(Scripts that build objects)
++++++++

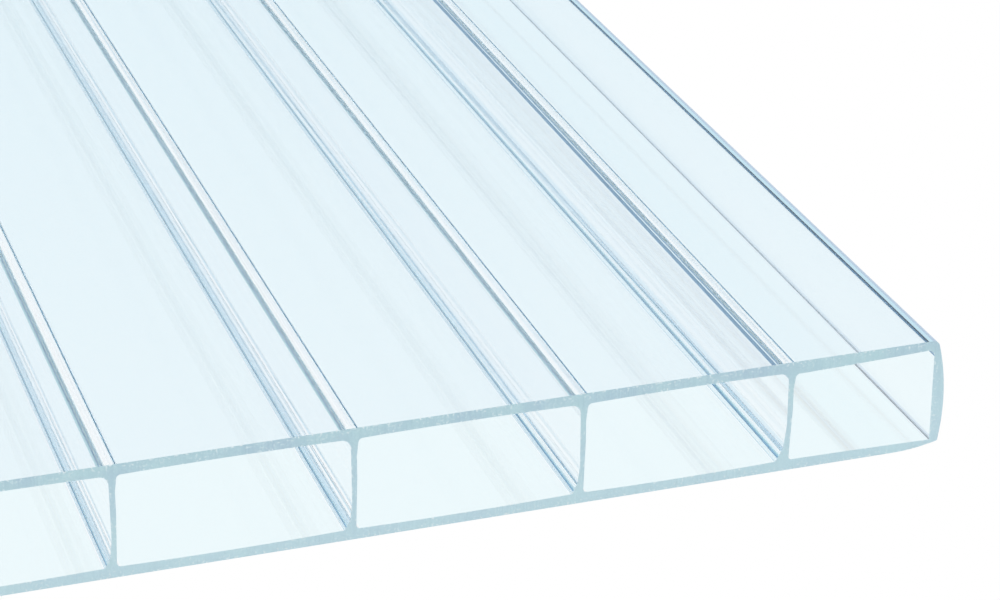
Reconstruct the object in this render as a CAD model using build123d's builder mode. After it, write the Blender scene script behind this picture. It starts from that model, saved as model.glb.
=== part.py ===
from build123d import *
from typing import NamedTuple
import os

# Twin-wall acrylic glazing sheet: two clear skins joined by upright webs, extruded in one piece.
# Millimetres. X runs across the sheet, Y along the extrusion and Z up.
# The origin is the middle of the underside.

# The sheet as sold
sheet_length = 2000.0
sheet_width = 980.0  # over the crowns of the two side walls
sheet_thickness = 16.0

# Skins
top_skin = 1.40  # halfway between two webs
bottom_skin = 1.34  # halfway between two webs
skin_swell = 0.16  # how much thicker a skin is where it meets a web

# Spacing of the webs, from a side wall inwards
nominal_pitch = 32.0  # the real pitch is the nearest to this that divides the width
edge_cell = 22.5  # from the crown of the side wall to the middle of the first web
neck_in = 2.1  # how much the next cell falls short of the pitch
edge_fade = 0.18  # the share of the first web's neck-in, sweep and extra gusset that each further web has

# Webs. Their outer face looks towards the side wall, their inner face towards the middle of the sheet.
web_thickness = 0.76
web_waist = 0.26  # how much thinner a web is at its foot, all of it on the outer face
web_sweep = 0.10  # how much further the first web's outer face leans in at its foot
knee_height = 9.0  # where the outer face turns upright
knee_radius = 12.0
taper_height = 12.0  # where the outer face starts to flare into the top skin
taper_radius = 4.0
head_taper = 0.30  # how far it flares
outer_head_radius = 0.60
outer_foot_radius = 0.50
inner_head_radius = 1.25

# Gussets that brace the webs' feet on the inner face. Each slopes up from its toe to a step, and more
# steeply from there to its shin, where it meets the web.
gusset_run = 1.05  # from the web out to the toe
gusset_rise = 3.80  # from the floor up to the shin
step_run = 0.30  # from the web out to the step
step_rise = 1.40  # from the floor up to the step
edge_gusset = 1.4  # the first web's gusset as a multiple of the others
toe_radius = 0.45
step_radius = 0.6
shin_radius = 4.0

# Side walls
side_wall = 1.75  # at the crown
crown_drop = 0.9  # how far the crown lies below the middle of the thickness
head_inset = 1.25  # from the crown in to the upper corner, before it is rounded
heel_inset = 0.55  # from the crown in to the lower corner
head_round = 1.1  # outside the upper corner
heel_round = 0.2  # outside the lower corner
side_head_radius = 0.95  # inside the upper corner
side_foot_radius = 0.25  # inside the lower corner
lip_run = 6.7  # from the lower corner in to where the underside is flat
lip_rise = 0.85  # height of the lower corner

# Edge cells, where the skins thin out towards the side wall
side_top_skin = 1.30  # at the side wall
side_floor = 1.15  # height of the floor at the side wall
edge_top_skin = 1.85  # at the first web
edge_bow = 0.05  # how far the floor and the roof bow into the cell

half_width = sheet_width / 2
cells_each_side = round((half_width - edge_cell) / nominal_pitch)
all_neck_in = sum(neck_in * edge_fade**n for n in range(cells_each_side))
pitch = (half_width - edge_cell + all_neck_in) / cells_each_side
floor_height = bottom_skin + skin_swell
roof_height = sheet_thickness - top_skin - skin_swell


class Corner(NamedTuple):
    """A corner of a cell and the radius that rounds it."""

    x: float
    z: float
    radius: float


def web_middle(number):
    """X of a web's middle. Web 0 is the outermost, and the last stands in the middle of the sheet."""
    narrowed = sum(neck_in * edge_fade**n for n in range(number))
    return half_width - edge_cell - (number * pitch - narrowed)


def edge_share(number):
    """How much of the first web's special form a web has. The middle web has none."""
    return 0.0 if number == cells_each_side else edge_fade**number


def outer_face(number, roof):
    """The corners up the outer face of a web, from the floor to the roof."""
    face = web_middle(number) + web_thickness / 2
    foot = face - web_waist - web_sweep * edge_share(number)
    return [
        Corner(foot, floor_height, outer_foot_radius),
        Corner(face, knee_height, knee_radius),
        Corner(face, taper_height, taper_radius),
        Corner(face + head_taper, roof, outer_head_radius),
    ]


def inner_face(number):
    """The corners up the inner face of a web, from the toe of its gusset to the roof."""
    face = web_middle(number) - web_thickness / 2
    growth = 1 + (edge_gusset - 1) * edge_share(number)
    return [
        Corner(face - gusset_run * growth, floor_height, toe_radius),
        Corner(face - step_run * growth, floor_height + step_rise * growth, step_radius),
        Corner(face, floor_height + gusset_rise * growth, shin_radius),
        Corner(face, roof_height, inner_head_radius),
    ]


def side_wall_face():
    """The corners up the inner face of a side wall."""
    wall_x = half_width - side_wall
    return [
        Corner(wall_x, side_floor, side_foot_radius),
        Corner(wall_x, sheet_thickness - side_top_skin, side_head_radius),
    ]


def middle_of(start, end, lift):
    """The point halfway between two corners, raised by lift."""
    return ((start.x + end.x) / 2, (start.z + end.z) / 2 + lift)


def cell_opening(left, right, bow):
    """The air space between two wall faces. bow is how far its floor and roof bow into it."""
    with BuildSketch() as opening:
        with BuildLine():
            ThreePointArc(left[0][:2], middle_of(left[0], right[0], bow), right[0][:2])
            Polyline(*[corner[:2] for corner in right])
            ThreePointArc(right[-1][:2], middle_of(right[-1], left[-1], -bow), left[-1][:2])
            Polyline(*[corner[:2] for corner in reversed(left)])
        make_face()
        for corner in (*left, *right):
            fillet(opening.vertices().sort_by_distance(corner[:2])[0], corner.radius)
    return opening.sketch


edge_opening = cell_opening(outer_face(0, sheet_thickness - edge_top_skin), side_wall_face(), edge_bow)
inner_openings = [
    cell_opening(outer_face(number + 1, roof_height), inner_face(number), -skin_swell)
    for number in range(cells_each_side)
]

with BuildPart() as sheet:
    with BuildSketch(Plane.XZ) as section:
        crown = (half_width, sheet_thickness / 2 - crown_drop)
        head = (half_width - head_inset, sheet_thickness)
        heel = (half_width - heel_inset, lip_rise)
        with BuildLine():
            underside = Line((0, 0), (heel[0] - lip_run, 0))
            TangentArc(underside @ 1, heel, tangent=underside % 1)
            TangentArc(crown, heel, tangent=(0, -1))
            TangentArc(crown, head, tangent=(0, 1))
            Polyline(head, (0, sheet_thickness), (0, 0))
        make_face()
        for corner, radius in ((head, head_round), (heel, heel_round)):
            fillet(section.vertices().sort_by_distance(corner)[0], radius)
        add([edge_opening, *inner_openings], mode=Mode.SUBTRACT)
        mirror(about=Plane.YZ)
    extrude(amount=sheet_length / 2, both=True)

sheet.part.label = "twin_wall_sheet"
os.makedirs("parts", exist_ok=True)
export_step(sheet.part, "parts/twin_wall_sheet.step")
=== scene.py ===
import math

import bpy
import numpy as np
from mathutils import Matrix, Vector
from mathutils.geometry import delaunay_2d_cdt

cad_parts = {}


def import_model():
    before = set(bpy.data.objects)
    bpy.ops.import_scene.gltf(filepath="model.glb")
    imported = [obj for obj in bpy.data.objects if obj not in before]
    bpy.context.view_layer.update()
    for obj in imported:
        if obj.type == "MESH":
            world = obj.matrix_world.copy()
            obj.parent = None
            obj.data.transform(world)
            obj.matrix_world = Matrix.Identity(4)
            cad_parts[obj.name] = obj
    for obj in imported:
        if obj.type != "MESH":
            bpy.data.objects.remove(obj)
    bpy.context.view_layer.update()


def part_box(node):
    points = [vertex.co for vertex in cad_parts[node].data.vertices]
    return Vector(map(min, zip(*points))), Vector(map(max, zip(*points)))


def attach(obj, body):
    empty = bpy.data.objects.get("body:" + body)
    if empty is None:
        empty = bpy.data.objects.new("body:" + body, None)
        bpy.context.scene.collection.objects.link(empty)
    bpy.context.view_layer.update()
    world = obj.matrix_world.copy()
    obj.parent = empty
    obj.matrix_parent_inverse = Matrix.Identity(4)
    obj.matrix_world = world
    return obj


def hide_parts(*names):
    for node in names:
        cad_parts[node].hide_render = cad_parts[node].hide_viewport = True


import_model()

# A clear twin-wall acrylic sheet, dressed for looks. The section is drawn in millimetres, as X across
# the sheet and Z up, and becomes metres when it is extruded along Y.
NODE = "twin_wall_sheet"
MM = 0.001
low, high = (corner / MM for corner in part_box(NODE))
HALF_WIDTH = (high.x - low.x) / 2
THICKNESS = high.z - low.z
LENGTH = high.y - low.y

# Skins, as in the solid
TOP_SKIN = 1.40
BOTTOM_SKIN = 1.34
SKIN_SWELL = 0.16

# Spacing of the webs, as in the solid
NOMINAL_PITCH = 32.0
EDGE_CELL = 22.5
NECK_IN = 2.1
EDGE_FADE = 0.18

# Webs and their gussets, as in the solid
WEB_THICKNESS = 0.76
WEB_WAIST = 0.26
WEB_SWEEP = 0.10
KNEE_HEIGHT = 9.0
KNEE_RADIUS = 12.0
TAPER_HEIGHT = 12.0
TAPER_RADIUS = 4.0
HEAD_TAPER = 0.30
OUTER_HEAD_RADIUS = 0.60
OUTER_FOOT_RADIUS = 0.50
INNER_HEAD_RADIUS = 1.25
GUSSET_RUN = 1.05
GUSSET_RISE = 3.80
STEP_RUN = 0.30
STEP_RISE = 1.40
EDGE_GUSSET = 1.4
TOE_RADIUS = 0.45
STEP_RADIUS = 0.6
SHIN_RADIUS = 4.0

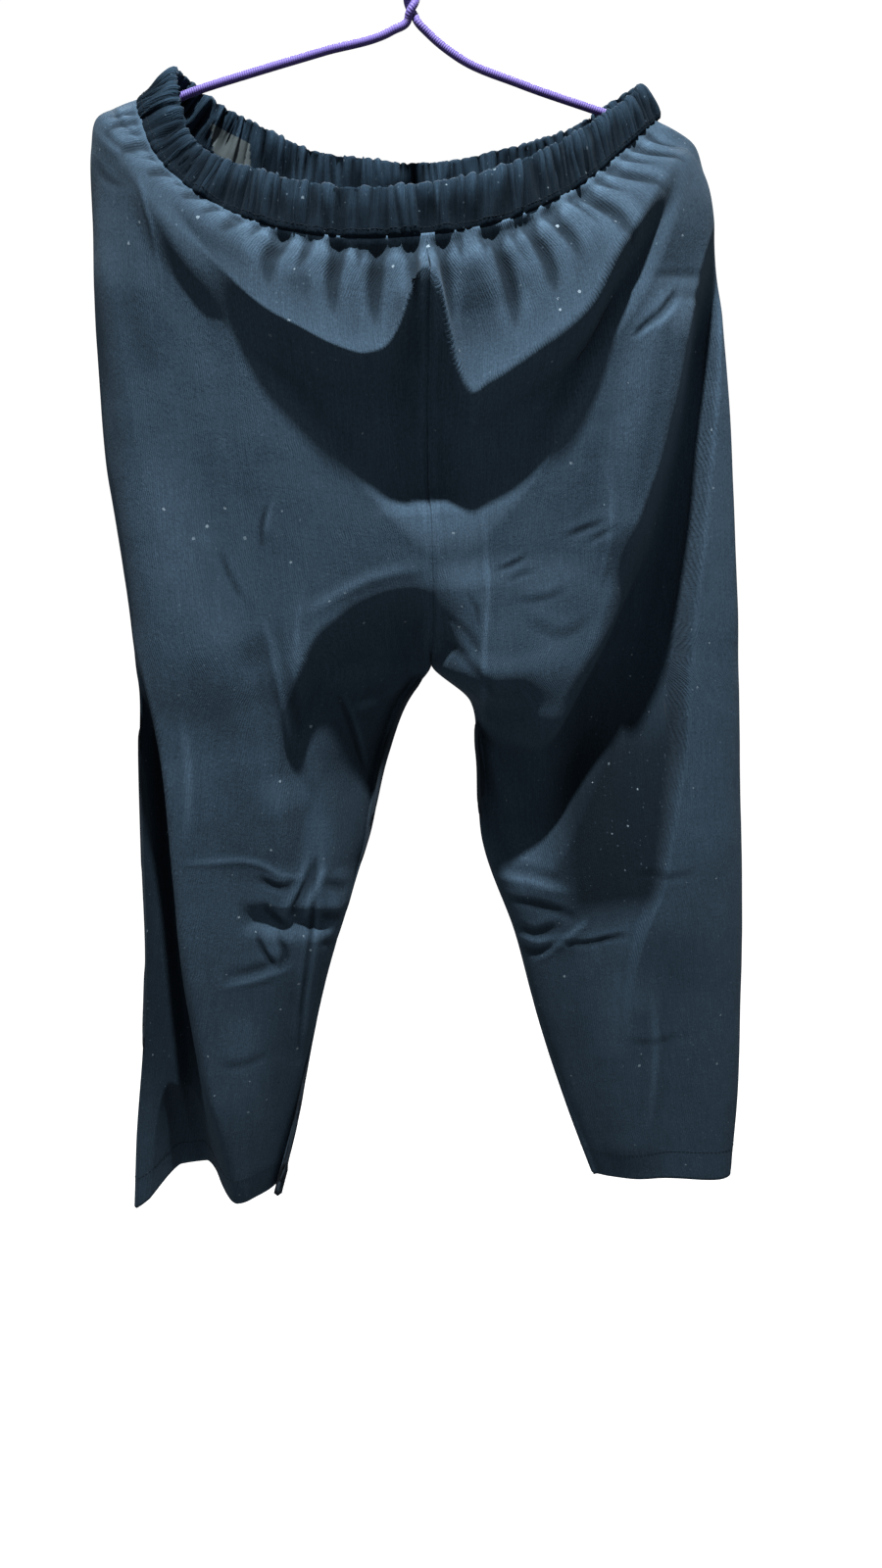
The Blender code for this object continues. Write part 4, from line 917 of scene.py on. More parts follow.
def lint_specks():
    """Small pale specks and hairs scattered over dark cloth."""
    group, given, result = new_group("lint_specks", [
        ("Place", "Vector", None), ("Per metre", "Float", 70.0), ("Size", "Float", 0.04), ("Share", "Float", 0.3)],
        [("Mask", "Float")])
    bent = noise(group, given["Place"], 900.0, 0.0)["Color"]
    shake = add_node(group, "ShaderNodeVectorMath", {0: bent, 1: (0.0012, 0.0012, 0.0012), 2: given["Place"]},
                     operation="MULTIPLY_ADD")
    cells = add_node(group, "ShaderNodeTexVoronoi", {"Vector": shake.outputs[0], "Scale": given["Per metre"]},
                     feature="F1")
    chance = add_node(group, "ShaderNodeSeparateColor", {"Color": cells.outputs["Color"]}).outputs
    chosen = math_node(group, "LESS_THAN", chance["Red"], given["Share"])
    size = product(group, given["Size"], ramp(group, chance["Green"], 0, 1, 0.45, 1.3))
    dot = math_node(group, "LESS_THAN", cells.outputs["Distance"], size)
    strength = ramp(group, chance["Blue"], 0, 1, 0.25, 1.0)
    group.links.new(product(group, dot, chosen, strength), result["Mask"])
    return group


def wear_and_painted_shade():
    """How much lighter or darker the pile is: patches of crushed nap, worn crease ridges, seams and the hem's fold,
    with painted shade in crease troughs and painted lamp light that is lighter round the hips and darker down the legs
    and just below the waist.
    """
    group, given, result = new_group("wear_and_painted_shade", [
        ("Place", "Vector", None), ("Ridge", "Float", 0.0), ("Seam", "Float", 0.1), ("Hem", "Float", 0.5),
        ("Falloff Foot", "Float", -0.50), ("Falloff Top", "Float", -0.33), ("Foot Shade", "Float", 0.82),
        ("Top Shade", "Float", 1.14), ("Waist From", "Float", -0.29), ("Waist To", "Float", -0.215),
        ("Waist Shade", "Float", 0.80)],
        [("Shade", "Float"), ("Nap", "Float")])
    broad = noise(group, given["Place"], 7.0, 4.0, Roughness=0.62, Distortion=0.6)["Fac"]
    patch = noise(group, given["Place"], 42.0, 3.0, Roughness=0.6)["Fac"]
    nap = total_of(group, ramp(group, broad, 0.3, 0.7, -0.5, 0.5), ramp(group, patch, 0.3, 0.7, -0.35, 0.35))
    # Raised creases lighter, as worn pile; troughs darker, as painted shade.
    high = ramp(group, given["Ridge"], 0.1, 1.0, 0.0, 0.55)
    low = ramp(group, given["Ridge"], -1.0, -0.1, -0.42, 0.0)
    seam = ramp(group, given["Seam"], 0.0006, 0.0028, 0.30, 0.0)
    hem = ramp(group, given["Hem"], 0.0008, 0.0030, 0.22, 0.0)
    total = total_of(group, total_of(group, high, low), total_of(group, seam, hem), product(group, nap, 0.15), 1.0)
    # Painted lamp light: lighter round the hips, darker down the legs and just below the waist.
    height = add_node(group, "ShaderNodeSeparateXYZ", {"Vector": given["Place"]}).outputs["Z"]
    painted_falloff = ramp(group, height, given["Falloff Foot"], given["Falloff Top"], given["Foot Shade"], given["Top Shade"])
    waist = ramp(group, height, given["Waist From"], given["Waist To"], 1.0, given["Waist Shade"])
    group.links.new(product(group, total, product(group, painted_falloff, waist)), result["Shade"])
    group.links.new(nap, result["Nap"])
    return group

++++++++

EXERCISE DESCRIPTION:
Your task is to output exactly the lines from the one with "obj.parent = None" through the one with "bpy.data.objects.remove(obj)", counting both ends.

EXERCISE OUTPUT:
            obj.parent = None
            obj.data.transform(world)
            obj.matrix_world = Matrix.Identity(4)
            cad_parts[obj.name] = obj
    for obj in imported:
        if obj.type != "MESH":
            bpy.data.objects.remove(obj)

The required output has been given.